Are you a plumber – or a carpenter? Can you find a place where a new bathroom and kitchen would make the place more appealing? If you can add value (at a profit) this is a great way to create equity and build a protective buffer against any future hardships that might befall you.
Of course, don’t go looking for work only to do it and find you’ve made no profit. Make sure you allow for all your expenses, and a decent allowance for your time and risk, before committing to that run-down ‘fixer-upper’.
(ix) Shop around for the best mortgage deal
Your new investment needs to make a profit. It is likely that one of your largest expenses will be the monthly mortgage payment, so make sure you secure the best terms you can. This will include the existing mortgage rate, how any future rate increases are reflected in the repayments, the type of mortgage you are taking and just how flexible it is if you need to sell. Fees and penalties now form a large part of the cost of a mortgage. Make sure you get it right.
Buy to Let Mortgages for Landlords
(x) Keep thorough accounts and always pay for the best advice
Like any other business, property can be complex and expensive if you get it wrong. Like any prudent business person, always seek out the best advice and make sure you consider the potential downside.
It’s often said that along with the ability to run a pub or restaurant, most people have a secret conviction that there is nothing to running a property business.

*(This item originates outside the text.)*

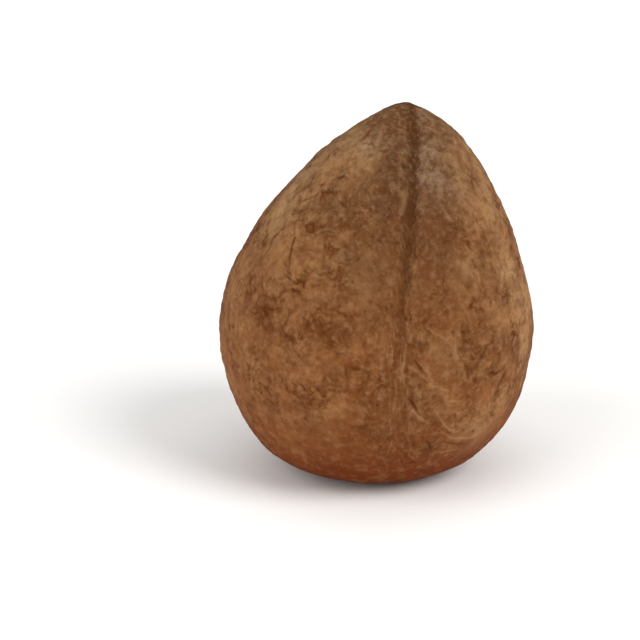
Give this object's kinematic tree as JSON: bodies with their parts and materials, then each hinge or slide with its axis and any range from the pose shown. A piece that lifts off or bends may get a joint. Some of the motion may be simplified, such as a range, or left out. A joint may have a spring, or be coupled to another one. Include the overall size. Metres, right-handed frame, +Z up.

But like any other industry, property is a business in which many very capable and well-informed people work their entire lives – not all of them profitably! If you are to be successful you’ll need the best advice from the outset.
Securing the best advice is always a good mantra whatever you choose to do in life. Keeping good tax records is just basic common sense. After all, when that big capital gains tax bill finds its way to you in 20 years time, you’ll want to mitigate it as much as you possibly can!